>> start

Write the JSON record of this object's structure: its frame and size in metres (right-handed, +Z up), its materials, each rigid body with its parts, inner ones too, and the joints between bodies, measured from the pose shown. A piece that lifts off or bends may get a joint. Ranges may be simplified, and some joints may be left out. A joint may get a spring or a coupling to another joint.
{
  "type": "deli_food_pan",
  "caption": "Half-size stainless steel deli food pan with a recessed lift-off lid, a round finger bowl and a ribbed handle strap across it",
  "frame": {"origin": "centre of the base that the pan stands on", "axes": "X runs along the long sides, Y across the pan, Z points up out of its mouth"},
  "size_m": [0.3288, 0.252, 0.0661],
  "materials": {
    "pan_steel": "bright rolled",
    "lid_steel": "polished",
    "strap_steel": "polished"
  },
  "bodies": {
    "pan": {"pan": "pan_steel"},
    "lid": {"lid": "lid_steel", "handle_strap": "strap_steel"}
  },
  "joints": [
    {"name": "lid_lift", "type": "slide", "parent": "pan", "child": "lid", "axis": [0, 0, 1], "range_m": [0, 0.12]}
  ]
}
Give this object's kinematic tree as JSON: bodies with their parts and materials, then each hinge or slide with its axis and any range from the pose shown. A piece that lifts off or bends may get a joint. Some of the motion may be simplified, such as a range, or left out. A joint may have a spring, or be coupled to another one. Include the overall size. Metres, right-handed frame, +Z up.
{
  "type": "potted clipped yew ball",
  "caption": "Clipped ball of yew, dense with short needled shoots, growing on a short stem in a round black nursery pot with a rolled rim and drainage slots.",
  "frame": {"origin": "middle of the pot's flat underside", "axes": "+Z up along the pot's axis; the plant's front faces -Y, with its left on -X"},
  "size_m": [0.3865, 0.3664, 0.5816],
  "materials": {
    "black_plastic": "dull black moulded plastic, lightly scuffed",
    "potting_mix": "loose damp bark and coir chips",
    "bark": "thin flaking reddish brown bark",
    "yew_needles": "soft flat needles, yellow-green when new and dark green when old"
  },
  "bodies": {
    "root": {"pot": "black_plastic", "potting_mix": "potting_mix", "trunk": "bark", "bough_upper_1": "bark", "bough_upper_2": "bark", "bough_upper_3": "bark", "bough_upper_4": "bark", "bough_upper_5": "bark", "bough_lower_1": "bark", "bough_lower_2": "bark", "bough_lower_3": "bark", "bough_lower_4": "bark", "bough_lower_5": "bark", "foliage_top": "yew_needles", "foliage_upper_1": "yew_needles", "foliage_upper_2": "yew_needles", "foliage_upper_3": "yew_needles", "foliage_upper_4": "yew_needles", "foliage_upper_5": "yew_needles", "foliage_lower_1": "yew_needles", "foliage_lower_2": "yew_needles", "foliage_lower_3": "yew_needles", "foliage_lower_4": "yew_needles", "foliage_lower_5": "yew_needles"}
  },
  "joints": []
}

>> end

WHAT YOU SHOULD DO: Copy every record exactly as presented.

RESULT OF THIS TASK:
Write the JSON record of this object's structure: its frame and size in metres (right-handed, +Z up), its materials, each rigid body with its parts, inner ones too, and the joints between bodies, measured from the pose shown. A piece that lifts off or bends may get a joint. Ranges may be simplified, and some joints may be left out. A joint may get a spring or a coupling to another joint.
{
  "type": "deli_food_pan",
  "caption": "Half-size stainless steel deli food pan with a recessed lift-off lid, a round finger bowl and a ribbed handle strap across it",
  "frame": {"origin": "centre of the base that the pan stands on", "axes": "X runs along the long sides, Y across the pan, Z points up out of its mouth"},
  "size_m": [0.3288, 0.252, 0.0661],
  "materials": {
    "pan_steel": "bright rolled",
    "lid_steel": "polished",
    "strap_steel": "polished"
  },
  "bodies": {
    "pan": {"pan": "pan_steel"},
    "lid": {"lid": "lid_steel", "handle_strap": "strap_steel"}
  },
  "joints": [
    {"name": "lid_lift", "type": "slide", "parent": "pan", "child": "lid", "axis": [0, 0, 1], "range_m": [0, 0.12]}
  ]
}
Give this object's kinematic tree as JSON: bodies with their parts and materials, then each hinge or slide with its axis and any range from the pose shown. A piece that lifts off or bends may get a joint. Some of the motion may be simplified, such as a range, or left out. A joint may have a spring, or be coupled to another one. Include the overall size. Metres, right-handed frame, +Z up.
{
  "type": "potted clipped yew ball",
  "caption": "Clipped ball of yew, dense with short needled shoots, growing on a short stem in a round black nursery pot with a rolled rim and drainage slots.",
  "frame": {"origin": "middle of the pot's flat underside", "axes": "+Z up along the pot's axis; the plant's front faces -Y, with its left on -X"},
  "size_m": [0.3865, 0.3664, 0.5816],
  "materials": {
    "black_plastic": "dull black moulded plastic, lightly scuffed",
    "potting_mix": "loose damp bark and coir chips",
    "bark": "thin flaking reddish brown bark",
    "yew_needles": "soft flat needles, yellow-green when new and dark green when old"
  },
  "bodies": {
    "root": {"pot": "black_plastic", "potting_mix": "potting_mix", "trunk": "bark", "bough_upper_1": "bark", "bough_upper_2": "bark", "bough_upper_3": "bark", "bough_upper_4": "bark", "bough_upper_5": "bark", "bough_lower_1": "bark", "bough_lower_2": "bark", "bough_lower_3": "bark", "bough_lower_4": "bark", "bough_lower_5": "bark", "foliage_top": "yew_needles", "foliage_upper_1": "yew_needles", "foliage_upper_2": "yew_needles", "foliage_upper_3": "yew_needles", "foliage_upper_4": "yew_needles", "foliage_upper_5": "yew_needles", "foliage_lower_1": "yew_needles", "foliage_lower_2": "yew_needles", "foliage_lower_3": "yew_needles", "foliage_lower_4": "yew_needles", "foliage_lower_5": "yew_needles"}
  },
  "joints": []
}